--- start Rows ---
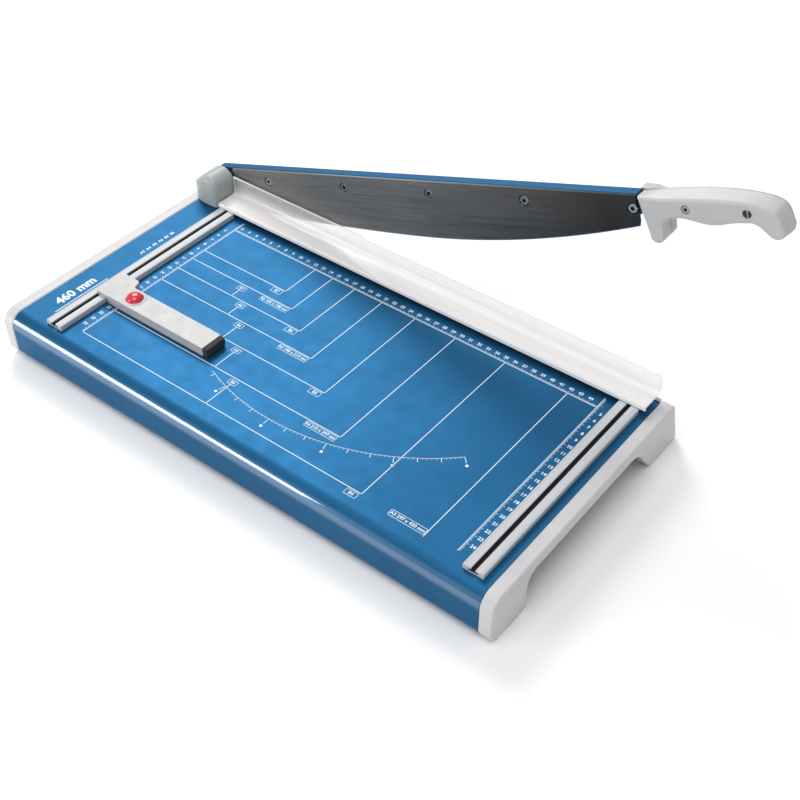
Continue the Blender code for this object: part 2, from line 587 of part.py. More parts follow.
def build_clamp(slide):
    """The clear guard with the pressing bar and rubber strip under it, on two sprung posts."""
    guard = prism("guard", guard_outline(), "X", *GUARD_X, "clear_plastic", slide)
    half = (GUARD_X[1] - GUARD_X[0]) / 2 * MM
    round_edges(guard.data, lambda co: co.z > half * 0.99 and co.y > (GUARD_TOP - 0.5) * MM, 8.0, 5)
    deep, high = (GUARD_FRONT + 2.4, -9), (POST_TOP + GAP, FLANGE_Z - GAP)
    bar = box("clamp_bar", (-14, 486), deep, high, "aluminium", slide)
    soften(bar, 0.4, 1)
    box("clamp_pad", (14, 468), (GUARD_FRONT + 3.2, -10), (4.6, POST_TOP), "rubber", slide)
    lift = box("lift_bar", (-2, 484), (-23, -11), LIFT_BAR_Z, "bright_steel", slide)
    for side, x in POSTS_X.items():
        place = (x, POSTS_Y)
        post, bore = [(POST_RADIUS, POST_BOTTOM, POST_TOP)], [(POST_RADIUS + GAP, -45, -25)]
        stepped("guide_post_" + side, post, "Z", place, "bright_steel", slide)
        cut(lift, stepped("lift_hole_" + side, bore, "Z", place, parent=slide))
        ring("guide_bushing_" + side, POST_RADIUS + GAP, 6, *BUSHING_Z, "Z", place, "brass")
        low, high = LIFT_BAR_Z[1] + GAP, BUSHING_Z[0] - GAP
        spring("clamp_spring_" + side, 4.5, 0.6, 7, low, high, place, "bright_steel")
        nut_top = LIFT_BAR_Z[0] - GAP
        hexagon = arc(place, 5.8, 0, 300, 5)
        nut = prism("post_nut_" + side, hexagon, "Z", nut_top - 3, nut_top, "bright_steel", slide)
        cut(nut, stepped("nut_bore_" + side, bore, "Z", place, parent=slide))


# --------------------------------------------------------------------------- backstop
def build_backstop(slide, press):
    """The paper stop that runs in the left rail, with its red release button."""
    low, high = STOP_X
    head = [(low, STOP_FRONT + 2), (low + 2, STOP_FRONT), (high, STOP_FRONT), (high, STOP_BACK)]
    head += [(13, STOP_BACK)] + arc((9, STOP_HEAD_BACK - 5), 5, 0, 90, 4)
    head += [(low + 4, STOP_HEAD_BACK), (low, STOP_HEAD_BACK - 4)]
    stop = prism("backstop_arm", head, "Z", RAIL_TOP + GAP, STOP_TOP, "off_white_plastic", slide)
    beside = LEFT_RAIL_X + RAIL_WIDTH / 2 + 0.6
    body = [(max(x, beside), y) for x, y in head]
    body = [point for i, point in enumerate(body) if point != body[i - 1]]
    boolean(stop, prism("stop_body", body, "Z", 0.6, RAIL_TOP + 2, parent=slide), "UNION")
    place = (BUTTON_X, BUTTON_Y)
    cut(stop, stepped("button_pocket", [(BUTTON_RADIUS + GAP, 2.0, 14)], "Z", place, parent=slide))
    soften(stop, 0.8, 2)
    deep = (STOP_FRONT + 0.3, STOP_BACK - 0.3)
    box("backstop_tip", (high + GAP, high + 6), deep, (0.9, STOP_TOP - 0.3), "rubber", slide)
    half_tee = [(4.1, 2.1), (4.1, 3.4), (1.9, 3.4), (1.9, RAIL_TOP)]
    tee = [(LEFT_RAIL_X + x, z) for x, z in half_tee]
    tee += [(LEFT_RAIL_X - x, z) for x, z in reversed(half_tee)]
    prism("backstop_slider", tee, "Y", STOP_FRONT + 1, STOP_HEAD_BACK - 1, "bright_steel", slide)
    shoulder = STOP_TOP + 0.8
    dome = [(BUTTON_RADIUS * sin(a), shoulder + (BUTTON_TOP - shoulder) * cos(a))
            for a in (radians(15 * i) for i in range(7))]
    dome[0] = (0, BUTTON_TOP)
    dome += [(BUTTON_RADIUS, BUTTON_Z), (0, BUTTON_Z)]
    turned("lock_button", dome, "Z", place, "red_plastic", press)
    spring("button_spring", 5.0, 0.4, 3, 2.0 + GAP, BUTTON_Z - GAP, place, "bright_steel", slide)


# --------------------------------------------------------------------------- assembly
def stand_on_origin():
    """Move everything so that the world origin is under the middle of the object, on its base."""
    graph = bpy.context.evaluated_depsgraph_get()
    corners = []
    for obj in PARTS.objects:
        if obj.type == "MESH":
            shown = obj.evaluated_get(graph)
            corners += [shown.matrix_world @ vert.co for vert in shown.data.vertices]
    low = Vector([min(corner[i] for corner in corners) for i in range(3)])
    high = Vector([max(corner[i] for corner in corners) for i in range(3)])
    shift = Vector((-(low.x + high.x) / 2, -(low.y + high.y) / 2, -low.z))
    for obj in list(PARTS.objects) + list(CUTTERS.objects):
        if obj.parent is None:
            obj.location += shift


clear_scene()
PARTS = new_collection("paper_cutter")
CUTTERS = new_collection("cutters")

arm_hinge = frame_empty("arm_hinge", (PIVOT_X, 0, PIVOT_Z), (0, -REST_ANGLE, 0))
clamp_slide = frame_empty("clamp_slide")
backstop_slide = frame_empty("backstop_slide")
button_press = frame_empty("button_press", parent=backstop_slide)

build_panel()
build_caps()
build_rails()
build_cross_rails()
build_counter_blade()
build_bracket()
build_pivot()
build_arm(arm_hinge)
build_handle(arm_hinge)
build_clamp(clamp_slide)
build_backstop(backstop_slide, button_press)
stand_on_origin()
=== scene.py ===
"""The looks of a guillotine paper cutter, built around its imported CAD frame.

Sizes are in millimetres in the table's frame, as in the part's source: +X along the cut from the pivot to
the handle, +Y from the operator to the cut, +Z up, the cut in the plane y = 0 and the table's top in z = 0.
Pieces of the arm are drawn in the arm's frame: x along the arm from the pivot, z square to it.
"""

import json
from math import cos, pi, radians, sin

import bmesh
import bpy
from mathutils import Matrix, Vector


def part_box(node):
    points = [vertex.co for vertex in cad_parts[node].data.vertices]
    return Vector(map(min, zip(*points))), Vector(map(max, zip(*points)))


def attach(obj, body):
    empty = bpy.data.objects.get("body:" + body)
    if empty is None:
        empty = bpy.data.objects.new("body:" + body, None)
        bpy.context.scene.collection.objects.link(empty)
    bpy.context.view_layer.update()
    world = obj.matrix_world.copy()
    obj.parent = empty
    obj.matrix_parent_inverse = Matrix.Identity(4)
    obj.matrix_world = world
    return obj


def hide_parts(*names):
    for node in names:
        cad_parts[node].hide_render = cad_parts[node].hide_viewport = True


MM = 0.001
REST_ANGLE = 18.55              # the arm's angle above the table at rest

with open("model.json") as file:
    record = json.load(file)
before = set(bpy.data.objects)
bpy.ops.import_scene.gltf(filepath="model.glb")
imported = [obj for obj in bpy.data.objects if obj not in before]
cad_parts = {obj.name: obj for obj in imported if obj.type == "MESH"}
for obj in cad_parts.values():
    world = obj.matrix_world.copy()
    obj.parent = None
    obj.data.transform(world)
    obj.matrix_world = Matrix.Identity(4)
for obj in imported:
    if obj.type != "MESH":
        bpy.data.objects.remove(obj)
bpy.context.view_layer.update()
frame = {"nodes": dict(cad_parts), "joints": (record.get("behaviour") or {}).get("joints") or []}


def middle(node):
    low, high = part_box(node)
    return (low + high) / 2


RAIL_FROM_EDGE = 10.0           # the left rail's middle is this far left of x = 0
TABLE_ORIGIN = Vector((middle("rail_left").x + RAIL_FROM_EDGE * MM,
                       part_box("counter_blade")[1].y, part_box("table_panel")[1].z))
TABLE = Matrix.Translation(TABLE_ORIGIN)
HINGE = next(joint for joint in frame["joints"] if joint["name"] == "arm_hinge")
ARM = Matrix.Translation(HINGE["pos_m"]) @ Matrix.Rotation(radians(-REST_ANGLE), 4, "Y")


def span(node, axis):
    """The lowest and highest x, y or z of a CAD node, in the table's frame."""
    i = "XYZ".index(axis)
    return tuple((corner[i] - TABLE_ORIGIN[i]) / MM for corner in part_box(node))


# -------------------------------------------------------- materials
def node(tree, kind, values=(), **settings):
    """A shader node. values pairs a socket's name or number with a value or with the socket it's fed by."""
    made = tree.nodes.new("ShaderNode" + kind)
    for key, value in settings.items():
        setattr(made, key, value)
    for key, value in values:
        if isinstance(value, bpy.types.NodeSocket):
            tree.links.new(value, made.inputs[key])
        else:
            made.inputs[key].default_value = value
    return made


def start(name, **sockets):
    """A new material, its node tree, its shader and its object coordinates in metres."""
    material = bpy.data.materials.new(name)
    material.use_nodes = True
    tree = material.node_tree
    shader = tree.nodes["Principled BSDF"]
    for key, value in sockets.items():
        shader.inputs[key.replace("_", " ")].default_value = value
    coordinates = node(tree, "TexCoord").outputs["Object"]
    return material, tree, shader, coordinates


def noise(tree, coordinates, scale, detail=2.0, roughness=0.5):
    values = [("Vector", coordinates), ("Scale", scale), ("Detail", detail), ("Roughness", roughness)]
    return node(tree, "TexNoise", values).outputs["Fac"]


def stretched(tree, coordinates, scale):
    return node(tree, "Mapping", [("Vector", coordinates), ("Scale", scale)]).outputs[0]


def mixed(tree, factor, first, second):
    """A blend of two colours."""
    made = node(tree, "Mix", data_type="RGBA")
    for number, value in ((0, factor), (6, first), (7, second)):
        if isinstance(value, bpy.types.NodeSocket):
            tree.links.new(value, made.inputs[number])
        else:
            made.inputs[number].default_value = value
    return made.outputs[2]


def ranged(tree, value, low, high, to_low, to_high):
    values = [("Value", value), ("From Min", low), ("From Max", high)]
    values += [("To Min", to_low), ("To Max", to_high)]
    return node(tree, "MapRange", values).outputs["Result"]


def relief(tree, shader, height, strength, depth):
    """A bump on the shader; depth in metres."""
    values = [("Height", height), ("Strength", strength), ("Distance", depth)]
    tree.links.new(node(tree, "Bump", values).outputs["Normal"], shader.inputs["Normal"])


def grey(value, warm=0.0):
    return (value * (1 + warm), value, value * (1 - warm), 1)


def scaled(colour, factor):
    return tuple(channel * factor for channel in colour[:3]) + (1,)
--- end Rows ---
--- start Rows ---
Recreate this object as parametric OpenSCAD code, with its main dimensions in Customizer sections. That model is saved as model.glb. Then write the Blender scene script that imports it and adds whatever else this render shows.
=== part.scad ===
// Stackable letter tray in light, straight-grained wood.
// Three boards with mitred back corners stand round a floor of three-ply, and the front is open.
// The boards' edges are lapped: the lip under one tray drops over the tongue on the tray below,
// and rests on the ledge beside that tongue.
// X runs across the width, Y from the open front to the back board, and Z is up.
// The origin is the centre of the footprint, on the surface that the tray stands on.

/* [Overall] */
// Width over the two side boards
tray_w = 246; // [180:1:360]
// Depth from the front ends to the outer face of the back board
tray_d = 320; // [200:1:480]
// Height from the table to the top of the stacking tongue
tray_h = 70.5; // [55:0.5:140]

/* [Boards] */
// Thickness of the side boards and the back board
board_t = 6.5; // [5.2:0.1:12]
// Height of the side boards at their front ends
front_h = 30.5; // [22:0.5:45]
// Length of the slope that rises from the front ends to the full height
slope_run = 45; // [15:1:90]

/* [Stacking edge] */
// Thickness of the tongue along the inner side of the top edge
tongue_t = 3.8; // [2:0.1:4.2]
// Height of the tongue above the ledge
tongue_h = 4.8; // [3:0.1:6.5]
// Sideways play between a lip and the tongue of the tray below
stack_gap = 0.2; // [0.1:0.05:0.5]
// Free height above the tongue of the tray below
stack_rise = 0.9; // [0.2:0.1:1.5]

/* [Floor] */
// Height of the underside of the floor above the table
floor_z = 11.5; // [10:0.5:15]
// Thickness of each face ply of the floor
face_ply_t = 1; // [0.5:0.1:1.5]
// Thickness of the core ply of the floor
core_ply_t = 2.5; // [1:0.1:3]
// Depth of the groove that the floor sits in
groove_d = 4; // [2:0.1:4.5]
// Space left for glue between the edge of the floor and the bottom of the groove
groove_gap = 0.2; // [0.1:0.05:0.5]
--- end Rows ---
--- start Rows ---
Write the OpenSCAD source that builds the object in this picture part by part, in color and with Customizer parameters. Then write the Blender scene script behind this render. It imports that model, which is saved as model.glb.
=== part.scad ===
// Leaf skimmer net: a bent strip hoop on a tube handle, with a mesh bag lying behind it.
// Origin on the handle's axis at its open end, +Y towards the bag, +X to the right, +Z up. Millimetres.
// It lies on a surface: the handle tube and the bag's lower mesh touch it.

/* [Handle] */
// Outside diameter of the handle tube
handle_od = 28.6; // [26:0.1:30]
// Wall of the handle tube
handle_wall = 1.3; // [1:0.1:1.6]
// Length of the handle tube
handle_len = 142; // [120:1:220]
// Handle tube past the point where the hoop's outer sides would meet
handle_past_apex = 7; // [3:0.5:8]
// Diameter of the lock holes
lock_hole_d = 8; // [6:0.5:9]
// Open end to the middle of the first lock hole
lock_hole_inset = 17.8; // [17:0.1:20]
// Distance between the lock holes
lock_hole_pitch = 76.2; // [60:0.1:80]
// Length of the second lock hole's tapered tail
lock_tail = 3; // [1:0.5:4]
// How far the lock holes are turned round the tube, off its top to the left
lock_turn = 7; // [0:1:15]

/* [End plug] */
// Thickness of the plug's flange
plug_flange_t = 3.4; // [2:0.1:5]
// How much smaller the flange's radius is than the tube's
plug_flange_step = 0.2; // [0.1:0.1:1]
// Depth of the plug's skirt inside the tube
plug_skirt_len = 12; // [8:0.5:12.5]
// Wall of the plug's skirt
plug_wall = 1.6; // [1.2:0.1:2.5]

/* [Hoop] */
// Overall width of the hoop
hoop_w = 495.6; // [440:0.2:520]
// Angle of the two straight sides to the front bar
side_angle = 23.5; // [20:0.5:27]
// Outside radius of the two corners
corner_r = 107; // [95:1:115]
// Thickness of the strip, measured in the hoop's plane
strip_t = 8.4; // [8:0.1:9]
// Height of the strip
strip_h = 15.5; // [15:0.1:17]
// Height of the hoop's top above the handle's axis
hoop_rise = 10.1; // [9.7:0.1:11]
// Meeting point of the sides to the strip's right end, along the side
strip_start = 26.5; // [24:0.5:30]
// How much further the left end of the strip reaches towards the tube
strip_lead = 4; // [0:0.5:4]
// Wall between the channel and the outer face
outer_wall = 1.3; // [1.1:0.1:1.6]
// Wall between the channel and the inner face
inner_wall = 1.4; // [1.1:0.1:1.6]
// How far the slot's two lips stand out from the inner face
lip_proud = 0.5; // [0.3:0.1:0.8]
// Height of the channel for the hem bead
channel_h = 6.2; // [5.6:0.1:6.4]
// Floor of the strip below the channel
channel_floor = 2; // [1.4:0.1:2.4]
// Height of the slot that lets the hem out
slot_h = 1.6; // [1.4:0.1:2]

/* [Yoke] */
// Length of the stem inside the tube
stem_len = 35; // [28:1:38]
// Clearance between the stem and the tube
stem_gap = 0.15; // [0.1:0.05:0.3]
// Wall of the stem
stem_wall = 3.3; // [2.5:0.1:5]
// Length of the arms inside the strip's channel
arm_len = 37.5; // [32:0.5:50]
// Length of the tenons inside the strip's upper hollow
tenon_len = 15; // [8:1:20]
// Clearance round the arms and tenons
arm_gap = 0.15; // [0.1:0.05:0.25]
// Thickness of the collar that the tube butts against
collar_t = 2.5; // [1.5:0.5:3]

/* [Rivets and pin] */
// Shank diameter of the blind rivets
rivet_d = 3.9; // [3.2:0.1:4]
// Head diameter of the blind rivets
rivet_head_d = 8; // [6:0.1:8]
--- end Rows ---
◆ **Given problem**: Work out how many lines of the data above hold the word "context", and write only the count.

◆ **Correct result**: 4